* _Given request_:
Repeat the listing in full, exactly as it stands.

* _Information shown_:
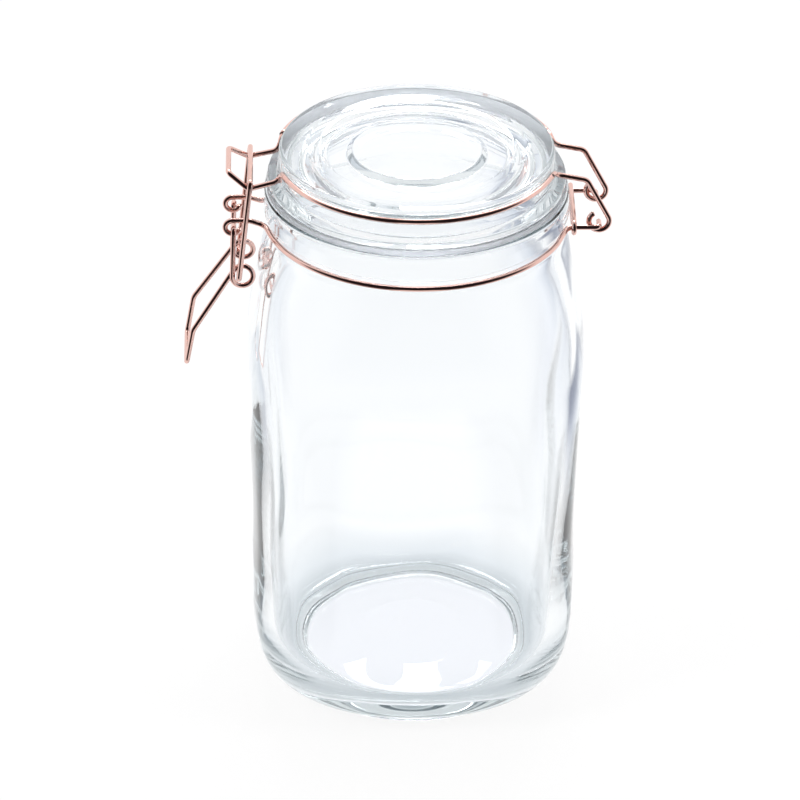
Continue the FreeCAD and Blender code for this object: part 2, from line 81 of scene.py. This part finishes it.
def ramp(made, stops):
    """Sets a colour ramp's stops from rows of (place, hex colour)."""
    elements = made.color_ramp.elements
    while len(elements) < len(stops):
        elements.new(1.0)
    for element, (place, colour) in zip(elements, stops):
        element.position = place
        element.color = linear(colour)


world = bpy.data.worlds.new("studio")
bpy.context.scene.world = world
world.use_nodes = True
tree = world.node_tree
tree.nodes.clear()
direction = node(tree, "ShaderNodeTexCoord").outputs["Generated"]
depth = node(tree, "ShaderNodeSeparateXYZ", {0: direction}).outputs["Y"]
front = node(tree, "ShaderNodeMapRange", {"Value": depth}, From_Min=1.0, From_Max=-1.0)
front_ramp = node(tree, "ShaderNodeValToRGB", {"Fac": front.outputs["Result"]})
ramp(front_ramp, [(0.46, "#FFFFFF"), (0.54, "#8A7E80"), (0.60, "#2A2426"), (1.0, "#1C1618")])
toward = node(tree, "ShaderNodeVectorMath", {0: direction}, operation="DOT_PRODUCT")
toward.inputs[1].default_value = (0.0, -0.77, 0.64)
high = node(tree, "ShaderNodeMapRange", {"Value": toward.outputs["Value"]}, From_Min=-1.0, From_Max=1.0)
bent_ramp = node(tree, "ShaderNodeValToRGB", {"Fac": high.outputs["Result"]})
ramp(bent_ramp, [(0.75, "#FFFFFF"), (0.88, "#E6E9F0"), (0.93, "#B0B8C6"), (1.0, "#7D869A")])
path = node(tree, "ShaderNodeLightPath")
surround = node(tree, "ShaderNodeMix", {0: path.outputs["Is Transmission Ray"],
                                        6: front_ramp.outputs["Color"],
                                        7: bent_ramp.outputs["Color"]}, data_type="RGBA")
seen = node(tree, "ShaderNodeBackground", Strength=1.0)
seen.inputs["Color"].default_value = (1, 1, 1, 1)
around = node(tree, "ShaderNodeBackground", {"Color": surround.outputs[2]}, Strength=BENT_LIGHT)
mixed = node(tree, "ShaderNodeMixShader", {0: path.outputs["Is Camera Ray"], 1: around.outputs[0],
                                           2: seen.outputs[0]})
node(tree, "ShaderNodeOutputWorld", {"Surface": mixed.outputs[0]})

bm = bmesh.new()
bmesh.ops.create_grid(bm, x_segments=1, y_segments=1, size=TABLE_HALF)
table_mesh = bpy.data.meshes.new("table_top")
bm.to_mesh(table_mesh)
bm.free()
table_top = bpy.data.objects.new("table_top", table_mesh)
bpy.context.scene.collection.objects.link(table_top)
table_material = bpy.data.materials.new("white_table")
table_material.use_nodes = True
tree = table_material.node_tree
tree.nodes.clear()
path = node(tree, "ShaderNodeLightPath")
place = node(tree, "ShaderNodeTexCoord").outputs["Object"]
parts = node(tree, "ShaderNodeSeparateXYZ", {0: place})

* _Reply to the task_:
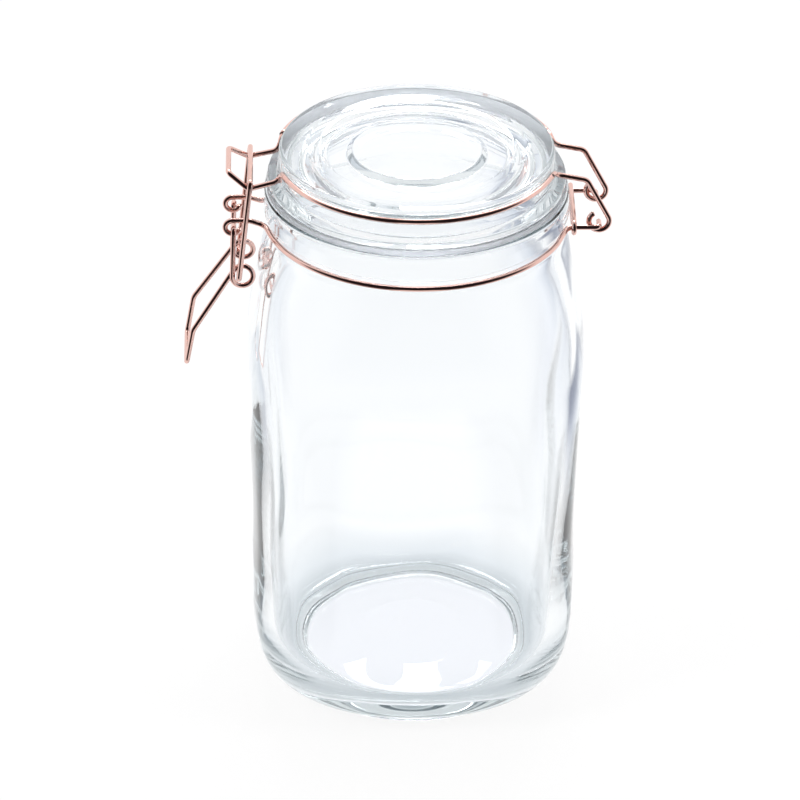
Continue the FreeCAD and Blender code for this object: part 2, from line 81 of scene.py. This part finishes it.
def ramp(made, stops):
    """Sets a colour ramp's stops from rows of (place, hex colour)."""
    elements = made.color_ramp.elements
    while len(elements) < len(stops):
        elements.new(1.0)
    for element, (place, colour) in zip(elements, stops):
        element.position = place
        element.color = linear(colour)


world = bpy.data.worlds.new("studio")
bpy.context.scene.world = world
world.use_nodes = True
tree = world.node_tree
tree.nodes.clear()
direction = node(tree, "ShaderNodeTexCoord").outputs["Generated"]
depth = node(tree, "ShaderNodeSeparateXYZ", {0: direction}).outputs["Y"]
front = node(tree, "ShaderNodeMapRange", {"Value": depth}, From_Min=1.0, From_Max=-1.0)
front_ramp = node(tree, "ShaderNodeValToRGB", {"Fac": front.outputs["Result"]})
ramp(front_ramp, [(0.46, "#FFFFFF"), (0.54, "#8A7E80"), (0.60, "#2A2426"), (1.0, "#1C1618")])
toward = node(tree, "ShaderNodeVectorMath", {0: direction}, operation="DOT_PRODUCT")
toward.inputs[1].default_value = (0.0, -0.77, 0.64)
high = node(tree, "ShaderNodeMapRange", {"Value": toward.outputs["Value"]}, From_Min=-1.0, From_Max=1.0)
bent_ramp = node(tree, "ShaderNodeValToRGB", {"Fac": high.outputs["Result"]})
ramp(bent_ramp, [(0.75, "#FFFFFF"), (0.88, "#E6E9F0"), (0.93, "#B0B8C6"), (1.0, "#7D869A")])
path = node(tree, "ShaderNodeLightPath")
surround = node(tree, "ShaderNodeMix", {0: path.outputs["Is Transmission Ray"],
                                        6: front_ramp.outputs["Color"],
                                        7: bent_ramp.outputs["Color"]}, data_type="RGBA")
seen = node(tree, "ShaderNodeBackground", Strength=1.0)
seen.inputs["Color"].default_value = (1, 1, 1, 1)
around = node(tree, "ShaderNodeBackground", {"Color": surround.outputs[2]}, Strength=BENT_LIGHT)
mixed = node(tree, "ShaderNodeMixShader", {0: path.outputs["Is Camera Ray"], 1: around.outputs[0],
                                           2: seen.outputs[0]})
node(tree, "ShaderNodeOutputWorld", {"Surface": mixed.outputs[0]})

bm = bmesh.new()
bmesh.ops.create_grid(bm, x_segments=1, y_segments=1, size=TABLE_HALF)
table_mesh = bpy.data.meshes.new("table_top")
bm.to_mesh(table_mesh)
bm.free()
table_top = bpy.data.objects.new("table_top", table_mesh)
bpy.context.scene.collection.objects.link(table_top)
table_material = bpy.data.materials.new("white_table")
table_material.use_nodes = True
tree = table_material.node_tree
tree.nodes.clear()
path = node(tree, "ShaderNodeLightPath")
place = node(tree, "ShaderNodeTexCoord").outputs["Object"]
parts = node(tree, "ShaderNodeSeparateXYZ", {0: place})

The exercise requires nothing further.